You may have noticed (on the Today Prog's "Editors Mastermind" this morning) that my memory of my own scribblings is by no means impeccable. Which rather begs the question why you should bother to read on.
But - and please don't hesitate to correct me if I am wrong about this as well - I don't pretend to be delivering Mosaic tablets. I aspire to the composition of digital chip wrapping (pun intended).
So here we go, with a few hazy and random reflections about oil, based on assorted conversations with oil producers, traders and putative experts.
With the oil price rising very slightly this morning, there is growing confidence that the market may have hit bottom, at around $60 or $55 a barrel, depending on whether Brent or WTI is your preferred benchmark.
So a fall in the price of around half this year may be as bad as it gets.
Well it is because the motivation of the Saudis and their allies in driving the price down seems less opaque - and more commercial, than political (which implies that they want the price low only for as long as it takes to achieve a practical commercial objective - rather than being an instrument of long term warfare against a putative enemy).
They have made it clear that they want to choke off investment in oil production that is only viable at high prices, and which has been undermining their market power.
So by maintaining their production in the face of falling global demand, they have been driving down the price, with the aim of eliminating about a million barrels a day of what they perceive as surplus expensive production.
They would like to see most of that million barrels taken out of US shale production - because apparently there was a sharp intake of breath in the Kingdom when their exports to America fell below the symbolically important level of one million barrels in July (they have gone back over one million since).
There has been collateral damage to the viability of higher cost production all over the world, including the UK's North Sea - whose profitability has been hammered.
Gently rising trend
As some have pointed out, just possibly Alex Salmond is grateful to have not quite won the Scotland independence referendum - since if negotiations were taking place now on the new fiscal settlement for an autonomous Scotland, he would be struggling to fill a very substantial black hole in tax revenues stemming from sharply diminished expectations of both oil price and output.

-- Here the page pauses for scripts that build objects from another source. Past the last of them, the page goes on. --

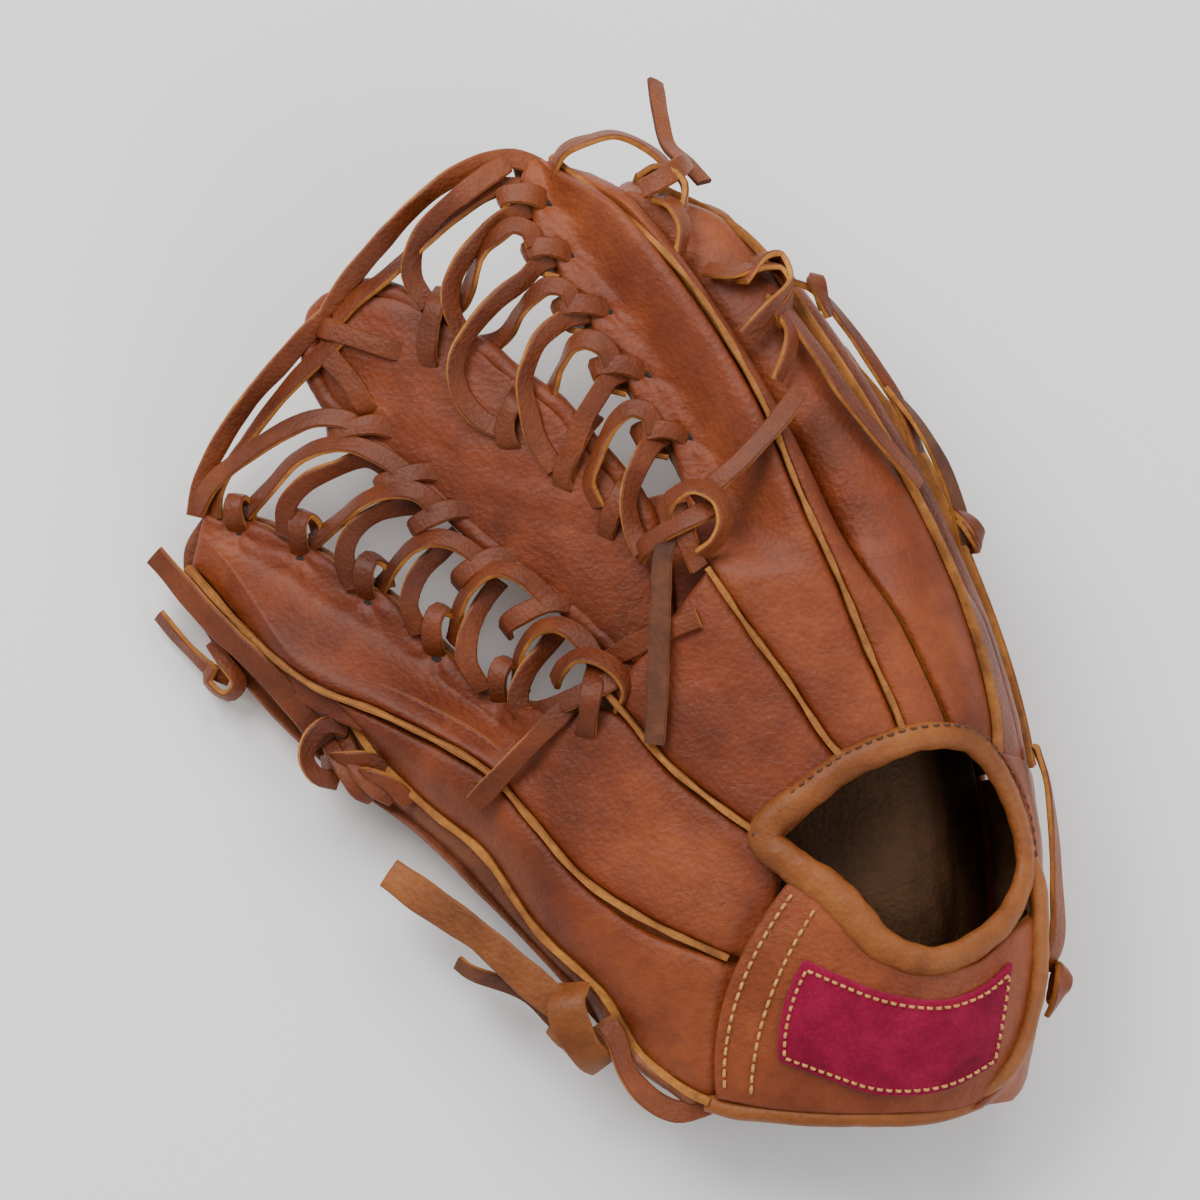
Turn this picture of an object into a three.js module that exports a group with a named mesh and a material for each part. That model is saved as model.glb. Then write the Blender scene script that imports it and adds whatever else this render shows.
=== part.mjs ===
// Baseball glove: an outfielder's glove with a laced tongue web, worn on the right hand.
// It lies palm down, so the back of the hand is up. Millimetres, +Z up, +Y towards the fingertips.
//
// The leather is laid out on one curved sheet. A place on it is [a, y, n]: a runs across the hand
// along the sheet (0 on the crest, negative towards the thumb, positive over the side of the hand
// towards the little finger), y runs from the heel to the fingertips, and n is the height above
// the sheet, which is the crown of the finger backs. The palm lies below it, at negative n.
import * as THREE from 'three';

// The sheet: how the glove is bent, in millimetres and radians
const ROLL_RADIUS = 45;
const ROLL_ANGLE = 1.5;
const CREST_AT_HEEL = 19;
const CREST_BEND = 500;
const THUMB_SLOPE = 0.35;
const THUMB_BEND = 60;
// Leather and lace sizes
const LEATHER = 3;
const LINING = 1.5;
const SEAM_GAP = 2;
const LINING_GAP = 0.8;
const WELT_WIDTH = 2;
const LACE_WIDTH = 5.5;
const LACE_THICK = 2.4;
const BINDING_RADIUS = 3.4;
// How steeply the little finger's side falls to its flange, at the heel and at the opening
const SIDE_STEEPNESS = [3.2, 6.6];
// Depths of the layers below the crown of the backs
const FLANGE_DEPTH = 13;
const CREASE_DEPTH = 13;
const SHELL_AT_EDGE = 17.2;
const SHELL_IN_FINGERS = 26;
const SHELL_IN_PALM = 32.5;
const LINING_IN_FINGERS = 22.5;
const LINING_IN_PALM = 25;
const PAD_DEPTH = 27.6;
const PAD_THICK = 3.8;
const WEB_DEPTH = 14;
const WEB_THICK = 2.2;
// The way up of the glove as it lies on its palm: it leans on the little finger and the thumb
const WAY_UP = new THREE.Vector3(0.133, 0.197, 1).normalize();

const COLOURS = {
  leather: 0x8c4b32,
  palm: 0x9a5a3a,
  lining: 0xb8803f,
  felt: 0xd8cbb4,
  welt: 0xbe7328,
  binding: 0xb46e32,
  lace: 0x8a4a2c,
  patch: 0x961941,
};

const smooth = (from, to, value) => THREE.MathUtils.smoothstep(value, from, to);

// ---- the sheet -------------------------------------------------------------------------------

function crestX(y) {
  return CREST_AT_HEEL - (y - 50) ** 2 / CREST_BEND;
}

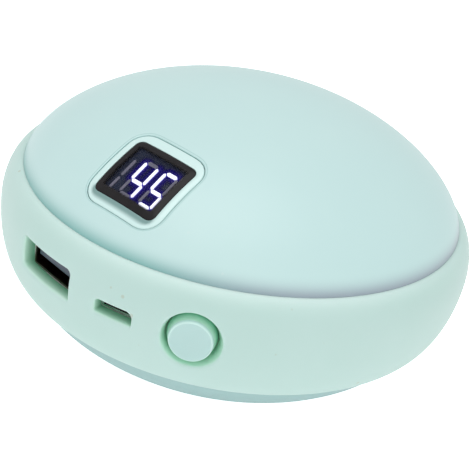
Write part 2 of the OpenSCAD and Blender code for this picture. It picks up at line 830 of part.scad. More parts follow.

Anyway, I am told that a million barrels of capacity should be removed from the market at these oil prices over just a few short months.
Which is why the price may now be back on a gently rising trend, to perhaps $70 to $75 a barrel.
Even so, the oil price shock has been the big economic and perhaps political event of 2014, and will continue to shape prosperity and power in the coming weeks and months.
In no particular order of importance, Russia has been transformed into a shrinking siege economy - seemingly becoming more dependent on financial support from China.
Second, Cuba has been nudged into a thawing of relations with the US, because of the risk that oil-dependent Venezuela will no longer be able to afford to provide subventions to it (which is what made Cuba's lock-out from the global economy just about bearable).
Third the tumbling price is putting cash into the pockets of oil users everywhere. But it is too early to judge whether the more powerful influence on the global economy will be this cash windfall for consumers, or the powerful blow to confidence of the inescapable financial difficulties of countries and businesses that are only viable at a higher oil price.
Where this struggle between the disruptive effects of the price collapse and the benign effects of a long-term lower price matters most is the sick region of the world, Europe.
Cheap oil that makes the earnings of eurozone businesses and households go further could - depending on their mood - persuade them to spend more or spend less.
Will people see the oil-price shock as giving them - in effect - more unencumbered cash, that burns a hole in their pockets? That would be positive for the eurozone and global economies.
Or will they see it as reinforcing a more general trend of falling prices, which deters them from making purchases because of hopes and expectations that waiting always delivers bigger bargains? That would be growth-destroying deflation.
In other words, the big debate for central bankers in the first weeks of the new year will be whether the oil fall is a stimulus or a deflationary depressive - whether it at last ushers out or actually prolongs the era of free money.